Resta saldo, Nole, come il Ponte sulla Drina quando Roger Federer va a servire per il match nel quinto set della semifinale dello Us Open 2011. Un anno prima, sempre a New York, è stato due volte a un punto dalla sconfitta ma ha cambiato la partita. In quella stagione, non ha mai perso fino alla semifinale del Roland Garros, quando Federer si è spinto in un posto che nemmeno RoboNole conosce. E per due set, nella città che incontra il mondo e non dorme mai, la storia sembra ripetersi. Ma Djokovic, sotto due set a zero, porta il match al quinto. Sul 5-3 30-15, affossa una risposta e il pubblico riserva un'ovazione per lo svizzero che innervosisce non poco il serbo.

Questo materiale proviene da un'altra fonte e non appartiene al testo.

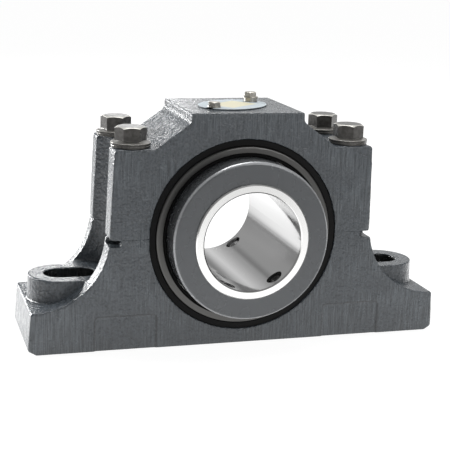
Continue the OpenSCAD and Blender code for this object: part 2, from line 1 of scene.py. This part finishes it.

40-15: sul quel match point, Federer serve una prima a uscire, in slice. “Ho letto il suo servizio” dirà Djokovic in conferenza stampa, “poi non so come sia successo: so solo che ero sulla palla e che dovevo tirare forte”. La risposta incrociata di dritto, a tutto braccio, una fucilata lunghissima, profondissima, imprendibile, atterra sulla riga nell’angolino opposto. È un po' un miracolo impenetrabile, il confine tra un'ipotesi di sconfitta e un desiderio di rivalsa. Sul secondo match point, il nastro accompagna fuori il dritto di Federer. “Quando due top player si affrontano a questo punto di un grande torneo” spiega Djokovic, “un paio di punti possono decidere la partita”. Quei due punti lanciano Djokovic verso la finale e la conquista del titolo.

"Quando due top player si affrontano a questo punto di un grande torneo, un paio di punti possono decidere la partita”.